_Aim of the task:_ Pull each line containing "with" out of the data and copy it.

_Data lines:_
....
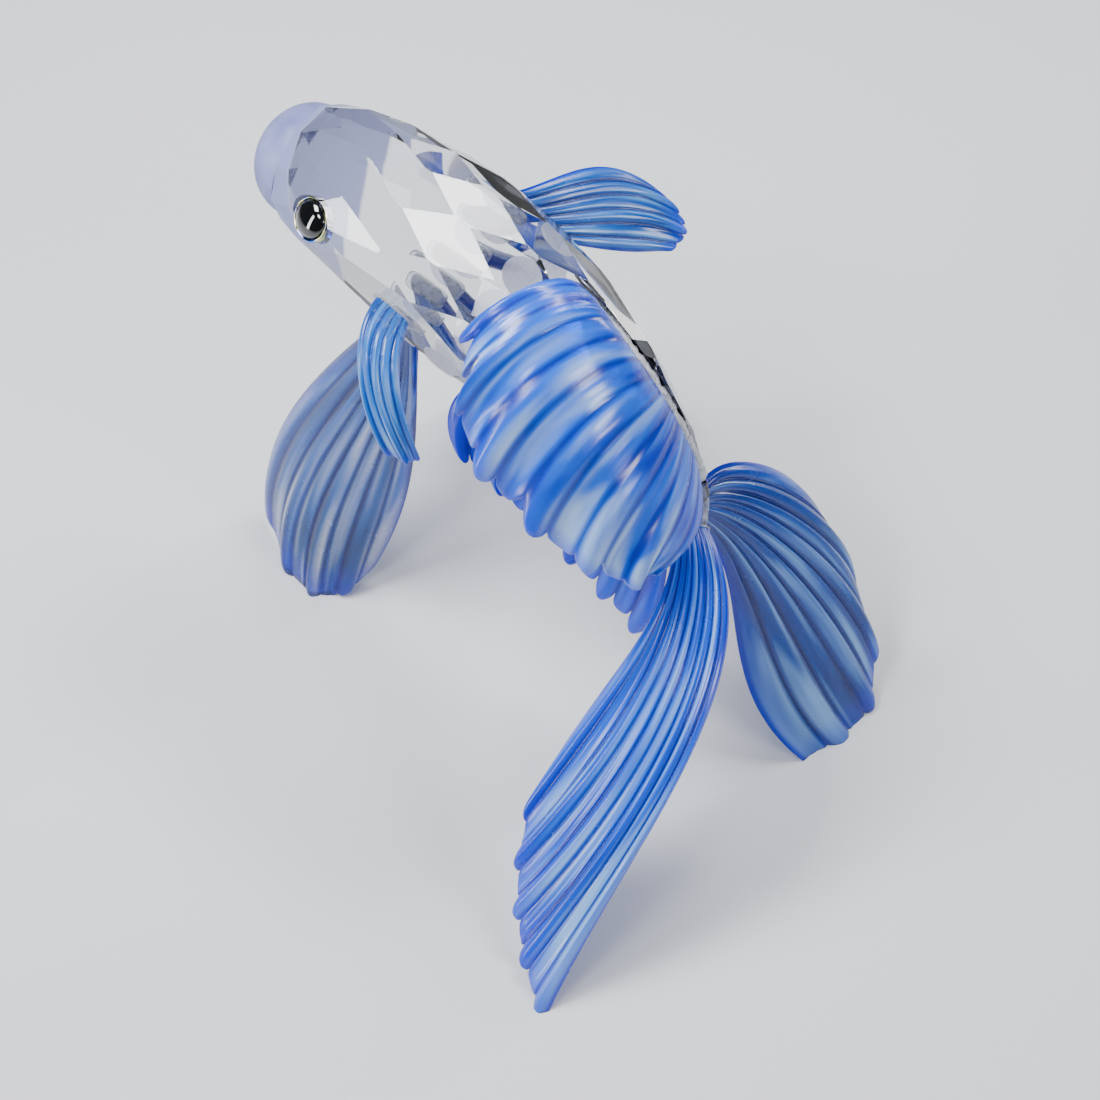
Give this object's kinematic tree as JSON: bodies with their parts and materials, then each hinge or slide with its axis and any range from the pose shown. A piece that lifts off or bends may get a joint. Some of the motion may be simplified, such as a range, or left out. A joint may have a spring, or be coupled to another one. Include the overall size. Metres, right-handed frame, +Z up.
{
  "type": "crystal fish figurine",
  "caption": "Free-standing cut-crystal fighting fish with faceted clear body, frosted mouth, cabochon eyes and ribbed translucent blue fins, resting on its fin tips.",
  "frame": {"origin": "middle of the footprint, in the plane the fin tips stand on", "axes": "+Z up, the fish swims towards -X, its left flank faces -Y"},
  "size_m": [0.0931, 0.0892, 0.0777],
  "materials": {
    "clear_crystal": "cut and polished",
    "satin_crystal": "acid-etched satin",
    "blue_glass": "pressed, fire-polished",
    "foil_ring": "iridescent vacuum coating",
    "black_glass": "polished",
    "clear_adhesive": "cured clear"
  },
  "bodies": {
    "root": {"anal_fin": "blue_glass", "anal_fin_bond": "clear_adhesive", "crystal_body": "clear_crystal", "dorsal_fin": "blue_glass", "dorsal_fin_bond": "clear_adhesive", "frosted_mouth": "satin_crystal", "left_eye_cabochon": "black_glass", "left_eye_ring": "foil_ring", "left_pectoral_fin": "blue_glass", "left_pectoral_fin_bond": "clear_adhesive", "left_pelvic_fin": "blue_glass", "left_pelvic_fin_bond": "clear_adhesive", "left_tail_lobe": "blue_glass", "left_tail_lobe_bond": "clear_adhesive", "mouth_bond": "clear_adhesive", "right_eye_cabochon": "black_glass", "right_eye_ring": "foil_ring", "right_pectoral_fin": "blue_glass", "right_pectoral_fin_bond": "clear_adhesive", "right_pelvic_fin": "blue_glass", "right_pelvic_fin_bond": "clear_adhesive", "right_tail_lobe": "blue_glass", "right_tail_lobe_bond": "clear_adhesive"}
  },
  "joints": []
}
....
_The response:_
Give this object's kinematic tree as JSON: bodies with their parts and materials, then each hinge or slide with its axis and any range from the pose shown. A piece that lifts off or bends may get a joint. Some of the motion may be simplified, such as a range, or left out. A joint may have a spring, or be coupled to another one. Include the overall size. Metres, right-handed frame, +Z up.
  "caption": "Free-standing cut-crystal fighting fish with faceted clear body, frosted mouth, cabochon eyes and ribbed translucent blue fins, resting on its fin tips.",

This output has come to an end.